(Object data in JSON)
::::::::

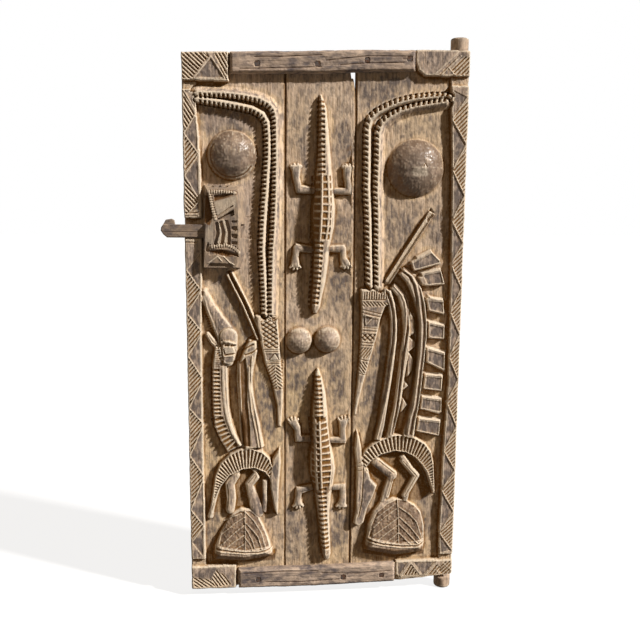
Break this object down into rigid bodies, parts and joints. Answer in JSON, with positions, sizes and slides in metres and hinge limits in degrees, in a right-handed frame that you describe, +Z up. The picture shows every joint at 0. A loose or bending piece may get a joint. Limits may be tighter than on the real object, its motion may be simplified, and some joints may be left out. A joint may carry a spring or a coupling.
{
  "type": "carved granary door",
  "caption": "Wooden granary door of carved planks with end battens, round pivot pintles and a pegged lock case holding a sliding hooked bolt and drop pins.",
  "frame": {"origin": "on the upright axis of the two pintles, at the shoulder where the lower pintle leaves the door's lower edge", "axes": "+Z up along the pintles, +X to the right seen from the carved front, +Y through the door from the carved front to the plain back"},
  "size_m": [0.661, 0.058, 1.253],
  "materials": {
    "plank_wood": "hand-carved hardwood, dark worn patina on raised faces, ochre dust in the recesses",
    "batten_wood": "split hardwood, weathered grey-brown, open grain",
    "lock_wood": "carved hardwood, rubbed edges, dusty recesses",
    "bolt_wood": "hand-polished by use",
    "peg_wood": "whittled, dry",
    "forged_iron": "forged, dark rust"
  },
  "bodies": {
    "door": {"left_plank": "plank_wood", "centre_plank": "plank_wood", "right_plank": "plank_wood", "top_batten": "batten_wood", "bottom_batten": "batten_wood", "top_batten_nails": "forged_iron", "bottom_batten_nails": "forged_iron", "lock_case": "lock_wood", "lock_case_pegs": "peg_wood", "lock_channel_plugs": "peg_wood"},
    "bolt": {"lock_bolt": "bolt_wood"},
    "tumbler_1": {"lock_tumbler_1": "forged_iron"},
    "tumbler_2": {"lock_tumbler_2": "forged_iron"},
    "tumbler_3": {"lock_tumbler_3": "forged_iron"}
  },
  "joints": [
    {"name": "bolt_slide", "type": "slide", "parent": "door", "child": "bolt", "axis": [1, 0, 0], "range_m": [0, 0.058]},
    {"name": "tumbler_1_drop", "type": "slide", "parent": "door", "child": "tumbler_1", "axis": [0, 0, 1], "range_m": [-0.01, 0]},
    {"name": "tumbler_2_drop", "type": "slide", "parent": "door", "child": "tumbler_2", "axis": [0, 0, 1], "range_m": [-0.01, 0]},
    {"name": "tumbler_3_drop", "type": "slide", "parent": "door", "child": "tumbler_3", "axis": [0, 0, 1], "range_m": [-0.01, 0]}
  ],
  "couplings": [
    {"joint": "tumbler_2_drop", "follows": "tumbler_1_drop", "ratio": 1},
    {"joint": "tumbler_3_drop", "follows": "tumbler_1_drop", "ratio": 1}
  ]
}
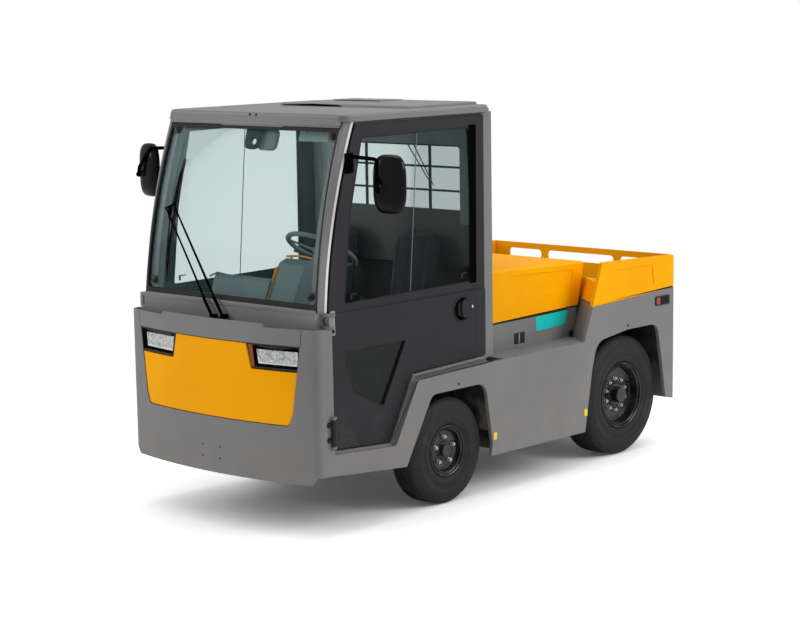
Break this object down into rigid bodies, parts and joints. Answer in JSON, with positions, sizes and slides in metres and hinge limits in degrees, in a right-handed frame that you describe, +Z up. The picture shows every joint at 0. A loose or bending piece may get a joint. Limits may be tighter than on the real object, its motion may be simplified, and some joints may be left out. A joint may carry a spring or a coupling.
{
  "type": "airport baggage tug",
  "caption": "Electric tow tractor with a closed two-door cab, steered front wheels, battery hood, small rear load bed and a stepped tow coupling.",
  "frame": {"origin": "middle of the bounding box on the floor", "axes": "+X the vehicle's left, +Y to the rear, +Z up"},
  "size_m": [1.8728, 3.11, 2.04],
  "materials": {
    "chassis_black": "satin",
    "battery_case": "satin",
    "body_grey": "satin",
    "body_yellow": "satin",
    "trim_black": "matte",
    "lamp_clear": "gloss",
    "floor_rubber": "matte",
    "seal_rubber": "matte",
    "cab_glass": "gloss",
    "cab_plastic": "matte",
    "seat_cloth": "matte",
    "lamp_red": "gloss",
    "bright_steel": "brushed",
    "door_dark": "satin",
    "rim_black": "gloss",
    "tyre": "matte"
  },
  "bodies": {
    "chassis": {"chassis_frame": "chassis_black", "front_axle_beam": "chassis_black", "rear_axle": "chassis_black", "battery_block": "battery_case", "front_plate": "body_grey", "front_cover": "body_yellow", "headlamp_housings": "trim_black", "headlamp_lenses": "lamp_clear", "side_left": "body_grey", "side_right": "body_grey", "cowl": "body_grey", "cab_frame": "body_grey", "cab_floor": "floor_rubber", "roof": "body_grey", "arch_liners": "chassis_black", "screen_gasket": "seal_rubber", "cab_glass": "cab_glass", "wiper_and_guard": "trim_black", "dashboard": "cab_plastic", "seats": "seat_cloth", "battery_surround": "body_grey", "rear_rails": "body_yellow", "tail_panel": "body_yellow", "rear_body": "body_grey", "lamps": "lamp_red", "tow_coupling": "chassis_black"},
    "battery_hood_body": {"battery_hood": "body_yellow"},
    "coupling_pin_body": {"coupling_pin": "bright_steel"},
    "steering_wheel_body": {"steering_wheel": "trim_black"},
    "door_left_body": {"door_left": "door_dark", "door_glass_left": "cab_glass", "mirror_left": "trim_black"},
    "steer_left_body": {"knuckle_left": "chassis_black"},
    "wheel_front_left": {"rim_front_left": "rim_black", "tyre_front_left": "tyre"},
    "wheel_rear_left": {"rim_rear_left": "rim_black", "tyre_rear_left": "tyre"},
    "door_right_body": {"door_right": "door_dark", "door_glass_right": "cab_glass", "mirror_right": "trim_black"},
    "steer_right_body": {"knuckle_right": "chassis_black"},
    "wheel_front_right": {"rim_front_right": "rim_black", "tyre_front_right": "tyre"},
    "wheel_rear_right": {"rim_rear_right": "rim_black", "tyre_rear_right": "tyre"}
  },
  "joints": [
    {"name": "door_left", "type": "hinge", "parent": "chassis", "child": "door_left_body", "pos_m": [0.672, -1.3805, 0.56], "axis": [0, 0, -1], "range_deg": [0, 80]},
    {"name": "steer_left", "type": "hinge", "parent": "chassis", "child": "steer_left_body", "pos_m": [0.514, -0.4875, 0.276], "axis": [0, 0, 1], "range_deg": [-30, 30]},
    {"name": "front_left_spin", "type": "hinge", "parent": "steer_left_body", "child": "wheel_front_left", "pos_m": [0.536, -0.4875, 0.276], "axis": [1, 0, 0], "continuous": true},
    {"name": "rear_left_spin", "type": "hinge", "parent": "chassis", "child": "wheel_rear_left", "pos_m": [0.513, 1.026, 0.338], "axis": [1, 0, 0], "continuous": true},
    {"name": "door_right", "type": "hinge", "parent": "chassis", "child": "door_right_body", "pos_m": [-0.672, -1.3805, 0.56], "axis": [0, 0, 1], "range_deg": [0, 80]},
    {"name": "steer_right", "type": "hinge", "parent": "chassis", "child": "steer_right_body", "pos_m": [-0.514, -0.4875, 0.276], "axis": [0, 0, 1], "range_deg": [-30, 30]},
    {"name": "front_right_spin", "type": "hinge", "parent": "steer_right_body", "child": "wheel_front_right", "pos_m": [-0.536, -0.4875, 0.276], "axis": [1, 0, 0], "continuous": true},
    {"name": "rear_right_spin", "type": "hinge", "parent": "chassis", "child": "wheel_rear_right", "pos_m": [-0.513, 1.026, 0.338], "axis": [1, 0, 0], "continuous": true},
    {"name": "battery_hood", "type": "hinge", "parent": "chassis", "child": "battery_hood_body", "pos_m": [0, -0.0815, 1.154], "axis": [1, 0, 0], "range_deg": [0, 50]},
    {"name": "steering_wheel", "type": "hinge", "parent": "chassis", "child": "steering_wheel_body", "pos_m": [0.23, -0.9835, 1.33], "axis": [0, 0.5299, 0.848], "range_deg": [-360, 360]},
    {"name": "coupling_pin", "type": "slide", "parent": "chassis", "child": "coupling_pin_body", "axis": [0, 0, 1], "range_m": [0, 0.16]}
  ],
  "couplings": [
    {"joint": "steer_right", "follows": "steer_left", "ratio": 1},
    {"joint": "steering_wheel", "follows": "steer_left", "ratio": 12}
  ]
}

::::::::

▶ [Aim of the exercise] Your task is to print all of the records exactly.

▶ [Written solution]
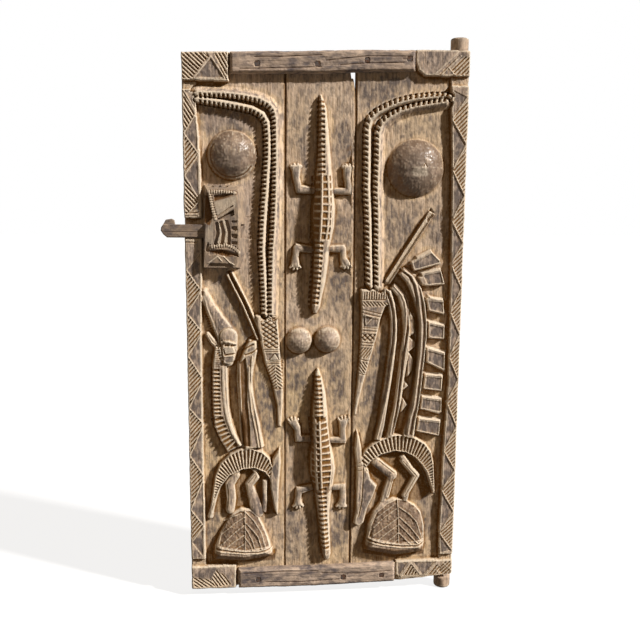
Break this object down into rigid bodies, parts and joints. Answer in JSON, with positions, sizes and slides in metres and hinge limits in degrees, in a right-handed frame that you describe, +Z up. The picture shows every joint at 0. A loose or bending piece may get a joint. Limits may be tighter than on the real object, its motion may be simplified, and some joints may be left out. A joint may carry a spring or a coupling.
{
  "type": "carved granary door",
  "caption": "Wooden granary door of carved planks with end battens, round pivot pintles and a pegged lock case holding a sliding hooked bolt and drop pins.",
  "frame": {"origin": "on the upright axis of the two pintles, at the shoulder where the lower pintle leaves the door's lower edge", "axes": "+Z up along the pintles, +X to the right seen from the carved front, +Y through the door from the carved front to the plain back"},
  "size_m": [0.661, 0.058, 1.253],
  "materials": {
    "plank_wood": "hand-carved hardwood, dark worn patina on raised faces, ochre dust in the recesses",
    "batten_wood": "split hardwood, weathered grey-brown, open grain",
    "lock_wood": "carved hardwood, rubbed edges, dusty recesses",
    "bolt_wood": "hand-polished by use",
    "peg_wood": "whittled, dry",
    "forged_iron": "forged, dark rust"
  },
  "bodies": {
    "door": {"left_plank": "plank_wood", "centre_plank": "plank_wood", "right_plank": "plank_wood", "top_batten": "batten_wood", "bottom_batten": "batten_wood", "top_batten_nails": "forged_iron", "bottom_batten_nails": "forged_iron", "lock_case": "lock_wood", "lock_case_pegs": "peg_wood", "lock_channel_plugs": "peg_wood"},
    "bolt": {"lock_bolt": "bolt_wood"},
    "tumbler_1": {"lock_tumbler_1": "forged_iron"},
    "tumbler_2": {"lock_tumbler_2": "forged_iron"},
    "tumbler_3": {"lock_tumbler_3": "forged_iron"}
  },
  "joints": [
    {"name": "bolt_slide", "type": "slide", "parent": "door", "child": "bolt", "axis": [1, 0, 0], "range_m": [0, 0.058]},
    {"name": "tumbler_1_drop", "type": "slide", "parent": "door", "child": "tumbler_1", "axis": [0, 0, 1], "range_m": [-0.01, 0]},
    {"name": "tumbler_2_drop", "type": "slide", "parent": "door", "child": "tumbler_2", "axis": [0, 0, 1], "range_m": [-0.01, 0]},
    {"name": "tumbler_3_drop", "type": "slide", "parent": "door", "child": "tumbler_3", "axis": [0, 0, 1], "range_m": [-0.01, 0]}
  ],
  "couplings": [
    {"joint": "tumbler_2_drop", "follows": "tumbler_1_drop", "ratio": 1},
    {"joint": "tumbler_3_drop", "follows": "tumbler_1_drop", "ratio": 1}
  ]
}
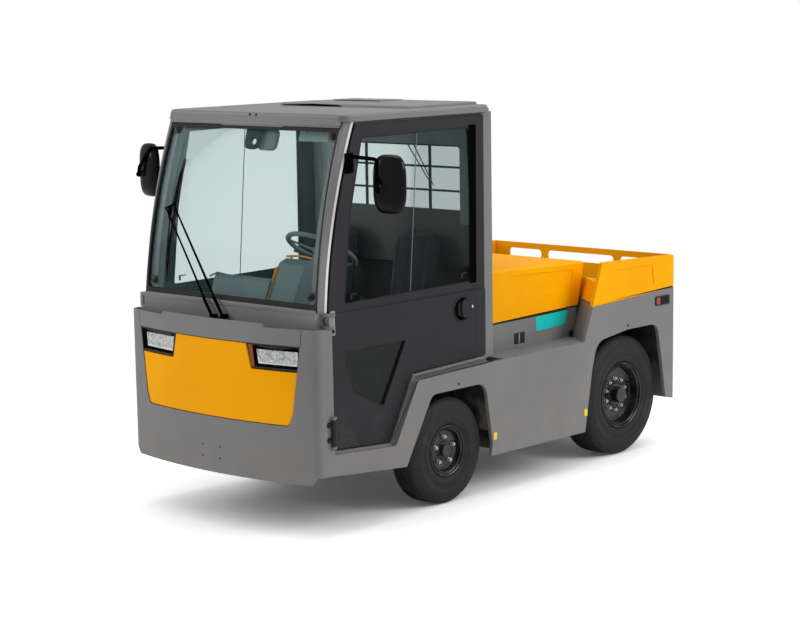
Break this object down into rigid bodies, parts and joints. Answer in JSON, with positions, sizes and slides in metres and hinge limits in degrees, in a right-handed frame that you describe, +Z up. The picture shows every joint at 0. A loose or bending piece may get a joint. Limits may be tighter than on the real object, its motion may be simplified, and some joints may be left out. A joint may carry a spring or a coupling.
{
  "type": "airport baggage tug",
  "caption": "Electric tow tractor with a closed two-door cab, steered front wheels, battery hood, small rear load bed and a stepped tow coupling.",
  "frame": {"origin": "middle of the bounding box on the floor", "axes": "+X the vehicle's left, +Y to the rear, +Z up"},
  "size_m": [1.8728, 3.11, 2.04],
  "materials": {
    "chassis_black": "satin",
    "battery_case": "satin",
    "body_grey": "satin",
    "body_yellow": "satin",
    "trim_black": "matte",
    "lamp_clear": "gloss",
    "floor_rubber": "matte",
    "seal_rubber": "matte",
    "cab_glass": "gloss",
    "cab_plastic": "matte",
    "seat_cloth": "matte",
    "lamp_red": "gloss",
    "bright_steel": "brushed",
    "door_dark": "satin",
    "rim_black": "gloss",
    "tyre": "matte"
  },
  "bodies": {
    "chassis": {"chassis_frame": "chassis_black", "front_axle_beam": "chassis_black", "rear_axle": "chassis_black", "battery_block": "battery_case", "front_plate": "body_grey", "front_cover": "body_yellow", "headlamp_housings": "trim_black", "headlamp_lenses": "lamp_clear", "side_left": "body_grey", "side_right": "body_grey", "cowl": "body_grey", "cab_frame": "body_grey", "cab_floor": "floor_rubber", "roof": "body_grey", "arch_liners": "chassis_black", "screen_gasket": "seal_rubber", "cab_glass": "cab_glass", "wiper_and_guard": "trim_black", "dashboard": "cab_plastic", "seats": "seat_cloth", "battery_surround": "body_grey", "rear_rails": "body_yellow", "tail_panel": "body_yellow", "rear_body": "body_grey", "lamps": "lamp_red", "tow_coupling": "chassis_black"},
    "battery_hood_body": {"battery_hood": "body_yellow"},
    "coupling_pin_body": {"coupling_pin": "bright_steel"},
    "steering_wheel_body": {"steering_wheel": "trim_black"},
    "door_left_body": {"door_left": "door_dark", "door_glass_left": "cab_glass", "mirror_left": "trim_black"},
    "steer_left_body": {"knuckle_left": "chassis_black"},
    "wheel_front_left": {"rim_front_left": "rim_black", "tyre_front_left": "tyre"},
    "wheel_rear_left": {"rim_rear_left": "rim_black", "tyre_rear_left": "tyre"},
    "door_right_body": {"door_right": "door_dark", "door_glass_right": "cab_glass", "mirror_right": "trim_black"},
    "steer_right_body": {"knuckle_right": "chassis_black"},
    "wheel_front_right": {"rim_front_right": "rim_black", "tyre_front_right": "tyre"},
    "wheel_rear_right": {"rim_rear_right": "rim_black", "tyre_rear_right": "tyre"}
  },
  "joints": [
    {"name": "door_left", "type": "hinge", "parent": "chassis", "child": "door_left_body", "pos_m": [0.672, -1.3805, 0.56], "axis": [0, 0, -1], "range_deg": [0, 80]},
    {"name": "steer_left", "type": "hinge", "parent": "chassis", "child": "steer_left_body", "pos_m": [0.514, -0.4875, 0.276], "axis": [0, 0, 1], "range_deg": [-30, 30]},
    {"name": "front_left_spin", "type": "hinge", "parent": "steer_left_body", "child": "wheel_front_left", "pos_m": [0.536, -0.4875, 0.276], "axis": [1, 0, 0], "continuous": true},
    {"name": "rear_left_spin", "type": "hinge", "parent": "chassis", "child": "wheel_rear_left", "pos_m": [0.513, 1.026, 0.338], "axis": [1, 0, 0], "continuous": true},
    {"name": "door_right", "type": "hinge", "parent": "chassis", "child": "door_right_body", "pos_m": [-0.672, -1.3805, 0.56], "axis": [0, 0, 1], "range_deg": [0, 80]},
    {"name": "steer_right", "type": "hinge", "parent": "chassis", "child": "steer_right_body", "pos_m": [-0.514, -0.4875, 0.276], "axis": [0, 0, 1], "range_deg": [-30, 30]},
    {"name": "front_right_spin", "type": "hinge", "parent": "steer_right_body", "child": "wheel_front_right", "pos_m": [-0.536, -0.4875, 0.276], "axis": [1, 0, 0], "continuous": true},
    {"name": "rear_right_spin", "type": "hinge", "parent": "chassis", "child": "wheel_rear_right", "pos_m": [-0.513, 1.026, 0.338], "axis": [1, 0, 0], "continuous": true},
    {"name": "battery_hood", "type": "hinge", "parent": "chassis", "child": "battery_hood_body", "pos_m": [0, -0.0815, 1.154], "axis": [1, 0, 0], "range_deg": [0, 50]},
    {"name": "steering_wheel", "type": "hinge", "parent": "chassis", "child": "steering_wheel_body", "pos_m": [0.23, -0.9835, 1.33], "axis": [0, 0.5299, 0.848], "range_deg": [-360, 360]},
    {"name": "coupling_pin", "type": "slide", "parent": "chassis", "child": "coupling_pin_body", "axis": [0, 0, 1], "range_m": [0, 0.16]}
  ],
  "couplings": [
    {"joint": "steer_right", "follows": "steer_left", "ratio": 1},
    {"joint": "steering_wheel", "follows": "steer_left", "ratio": 12}
  ]
}